At the Bellagio, one poolside chaise will set you back $200 a person. Perks include “a side table, umbrella, and towels.” At the Excalibur Hotel and Casino, it’s $125 for a pair of chairs. At Caesar’s Palace recently, it was $200 for one “Neptune Deluxe Chair.” And at the Sheraton Waikiki in Honolulu, reserving a chaise in the “front row of the hotel’s infinity pool” will cost you $125.

This way, hotels say, you can make a reservation without rising at dawn to stalk the pool area and “reserve” a chaise with your scraggly towel.

“It’s exclusive and it’s reserved in advance and you can come down at your leisure,” James Anderson, director of sales and marketing for JW Marriott Desert Ridge, a resort in Arizona that also charges for chairs, told WSJ. Some customers would “happily pay” for a chair, Anderson said, especially during crowded holiday weekends and travel times like spring break. Their chair solution has been so popular at the Marriott that reservations which started at $25 in 2019 have risen to $75 today.

So why would even a handful of hotels and resorts nickel-and-dime its customers to pop a squat during a summer where they are charging some of their highest room rates ever? One reason is a pent-up demand for travel. Guests, many of whom haven’t been able to go anywhere during two years of COVID, have money to spend on amenities.

However, resorts are not charging for all of their recliners. At the JW Marriott, which has 1,400 chairs, fewer than 10 percent of its seats are for rent. Hotels in Vegas don’t charge for all of their chairs, either. Location is everything: when you pay for a chair, you’re paying for real estate—those prime spots up front, or in the shade.

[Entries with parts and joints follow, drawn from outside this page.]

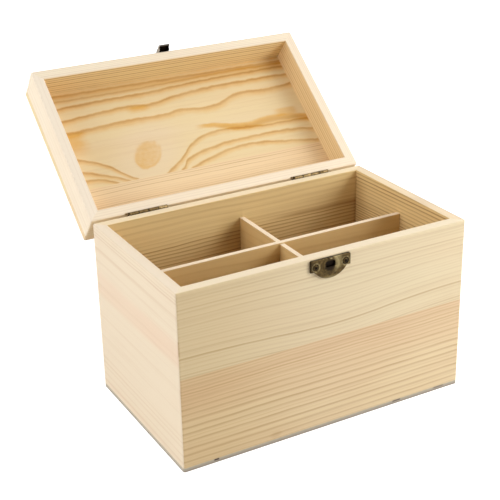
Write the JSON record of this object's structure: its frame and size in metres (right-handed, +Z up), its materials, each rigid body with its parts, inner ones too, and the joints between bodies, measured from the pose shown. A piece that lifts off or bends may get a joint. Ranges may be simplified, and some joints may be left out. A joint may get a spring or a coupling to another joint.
{
  "type": "seed storage box",
  "caption": "Wooden seed storage box with a hinged lid, an interlocking divider cross and a half-round metal latch, lid standing open.",
  "frame": {"origin": "centre of the box's underside, on the surface it stands on", "axes": "+X to the right along the front, +Y to the back where the open lid leans, +Z up; the front with the catch looks along -Y"},
  "size_m": [0.24, 0.2735, 0.2359],
  "materials": {
    "pine": "sanded bare pine, matte",
    "plywood": "thin raw plywood, matte",
    "antique_bronze": "dark antiqued bronze plating, worn lighter on raised edges",
    "brad_steel": "plain steel"
  },
  "bodies": {
    "base": {"base_back_wall": "pine", "base_front_lower_board": "pine", "base_front_upper_board": "pine", "base_left_wall": "pine", "base_right_wall": "pine", "bottom_board": "plywood", "bottom_brads": "brad_steel", "catch_plate": "antique_bronze", "catch_screws": "antique_bronze", "left_hinge_base_leaf": "antique_bronze", "left_hinge_base_screws": "antique_bronze", "left_hinge_pin": "antique_bronze", "long_divider": "pine", "right_hinge_base_leaf": "antique_bronze", "right_hinge_base_screws": "antique_bronze", "right_hinge_pin": "antique_bronze", "short_divider": "pine"},
    "lid": {"latch_pin": "antique_bronze", "latch_plate": "antique_bronze", "latch_screws": "antique_bronze", "left_hinge_lid_leaf": "antique_bronze", "left_hinge_lid_screws": "antique_bronze", "lid_back_wall": "pine", "lid_front_wall": "pine", "lid_left_wall": "pine", "lid_panel_back_board": "pine", "lid_panel_front_board": "pine", "lid_right_wall": "pine", "right_hinge_lid_leaf": "antique_bronze", "right_hinge_lid_screws": "antique_bronze"},
    "flap": {"latch_flap": "antique_bronze"}
  },
  "joints": [
    {"name": "lid_hinge", "type": "hinge", "parent": "base", "child": "lid", "pos_m": [0, 0.0716, 0.1398], "axis": [1, 0, 0], "range_deg": [0, 140.3]},
    {"name": "latch_flap_hinge", "type": "hinge", "parent": "lid", "child": "flap", "pos_m": [-0.0022, 0.18825, 0.22637], "axis": [-1, 0, 0], "range_deg": [0, 120]}
  ]
}
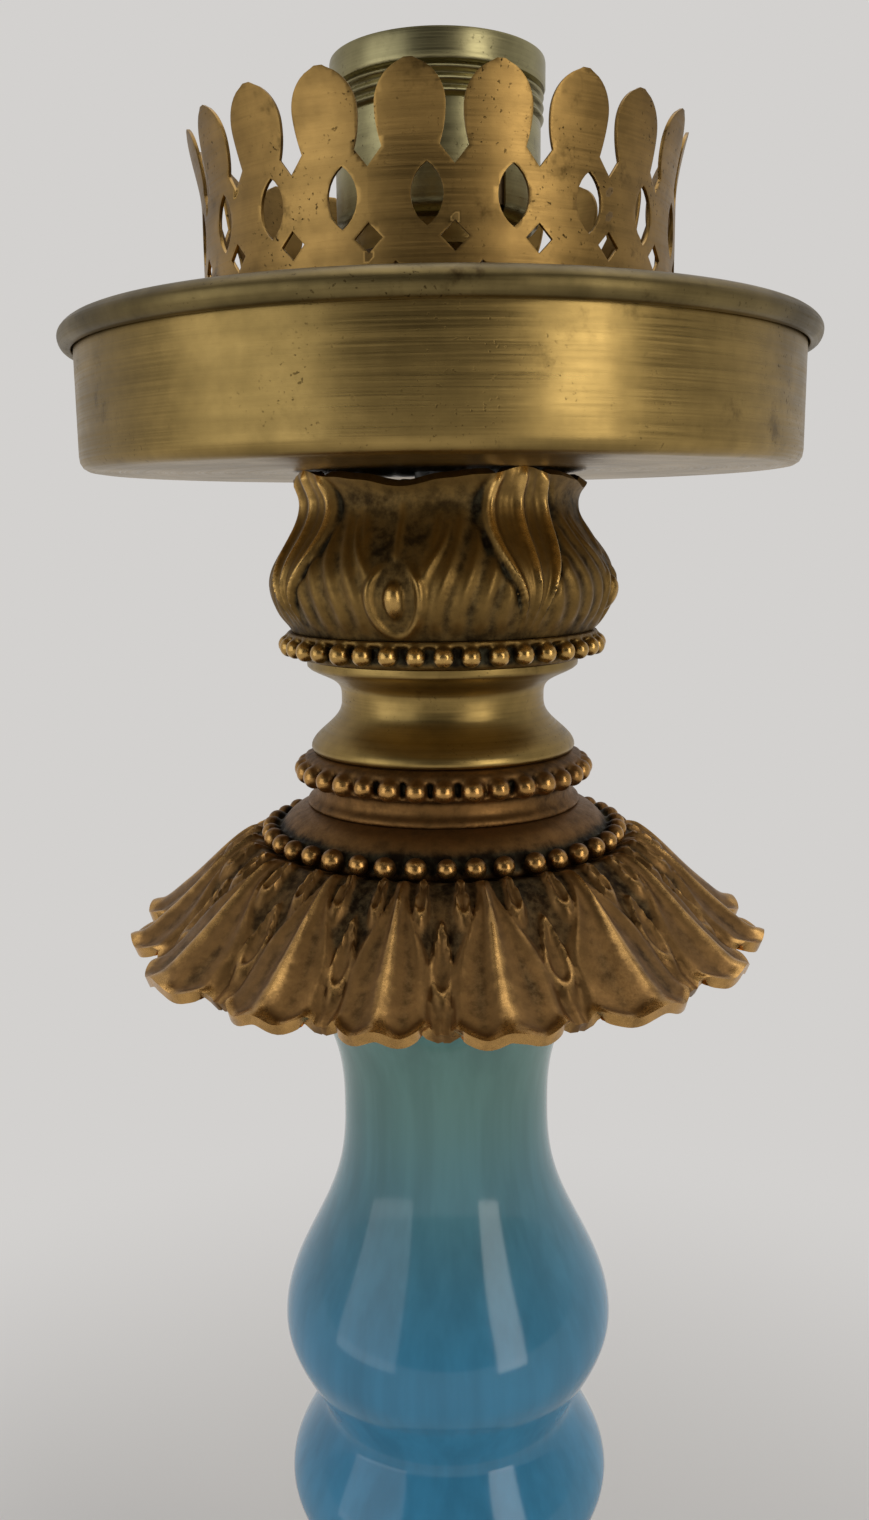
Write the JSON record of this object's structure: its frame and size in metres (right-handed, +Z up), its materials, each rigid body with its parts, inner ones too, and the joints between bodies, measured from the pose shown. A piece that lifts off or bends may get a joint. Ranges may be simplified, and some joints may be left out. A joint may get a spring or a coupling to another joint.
{
  "type": "table lamp",
  "caption": "Table lamp with a bulbed blue glass column between cast leaf skirts, a round spun drum, a pierced crown for a glass shade and a lamp socket.",
  "frame": {"origin": "centre of the base's underside, where the felt pad meets the table", "axes": "+Z up along the pipe, -Y to the side that the picture shows, +X to the right of that view"},
  "size_m": [0.152, 0.1536, 0.4598],
  "materials": {
    "felt": "short felt",
    "cast_bronze": "cast and antiqued, dark in the hollows and rubbed on the high spots",
    "bushing_plastic": "moulded",
    "iron": "rough cast",
    "steel": "zinc plated",
    "spun_brass": "satin, antiqued to olive brown",
    "gasket_rubber": "soft",
    "blue_glass": "cased opal, glossy",
    "socket_brass": "dull plated brass",
    "liner_board": "pressed fibre",
    "porcelain": "unglazed",
    "shell_aluminium": "rolled",
    "contact_brass": "bright"
  },
  "bodies": {
    "lamp": {"base_felt": "felt", "base_casting": "cast_bronze", "cord_bushing": "bushing_plastic", "base_weight": "iron", "bottom_washer": "steel", "bottom_nut": "steel", "threaded_pipe": "steel", "lower_dome": "cast_bronze", "lower_leaf_skirt": "cast_bronze", "lower_beaded_collar": "cast_bronze", "lower_vase_cap": "spun_brass", "lower_gasket": "gasket_rubber", "glass_column": "blue_glass", "upper_gasket": "gasket_rubber", "upper_vase_cap": "spun_brass", "skirt_dome": "cast_bronze", "leaf_skirt": "cast_bronze", "beaded_collar": "cast_bronze", "neck_spool": "spun_brass", "cup_bead_ring": "cast_bronze", "leaf_cup": "cast_bronze", "drum_pan": "spun_brass", "drum_lid": "spun_brass", "crown_gallery": "spun_brass", "gallery_rivets": "spun_brass", "top_washer": "steel", "top_nut": "steel", "socket_cap": "socket_brass", "hub_set_screw": "steel", "socket_shell": "socket_brass", "insulating_liner": "liner_board", "socket_insulator": "porcelain", "terminal_screws": "steel", "screw_shell": "shell_aluminium", "contact_spring": "steel"},
    "contact": {"contact_plunger": "contact_brass"}
  },
  "joints": [
    {"name": "contact_travel", "type": "slide", "parent": "lamp", "child": "contact", "axis": [0, 0, -1], "range_m": [0, 0.0015], "stiffness_N_per_m": 900, "springref_m": -0.001, "deforming": ["contact_spring"]}
  ]
}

“For those who might be more lax about where they sit by the pool, the won’t likely have to pay for these chairs,” Sarah Dandashy, Los Angeles-based travel expert and author of Hospitality From Within, tells LAMag “I do suspect as travel demands level out and crowds aren’t as chaotic, these fees might go away. Or if they do stay, hotels will offer some additional features with it, be it a premium bed, or that the fee goes towards a food and beverage spend.”

Most importantly, Los Angelenos can feel mostly safe from this fad, says Dandashy.

“The thing about these hotel ‘trends,’ is that they don’t always apply to every market. What works in Las Vegas or in Hawaii or even at a resort in Arizona doesn’t make sense for places in L.A., NYC, or elsewhere.”

Charging for chaises at L.A. hotels and resorts is a scenario Dandashy foresees only in specific situations, such as “at hotel pools that struggle with overcrowding, or offer a pool-party sort of experience.” Otherwise, she said, such a fee “cheapens” the experience.

“Yes, the hotel pools get busy in Los Angeles, but it’s not quite the same vibe, volume, or demand that you see in resort towns.”

Still, anything is possible, especially during the high season of summer travel. Says Dandashy, “I would say to Los Angelenos, or those traveling here, [don’t] be surprised if you see it.”

As for everybody else, make sure to set your alarm and get up early to call dibs on a chaise with your towel and flip-flops—free of charge.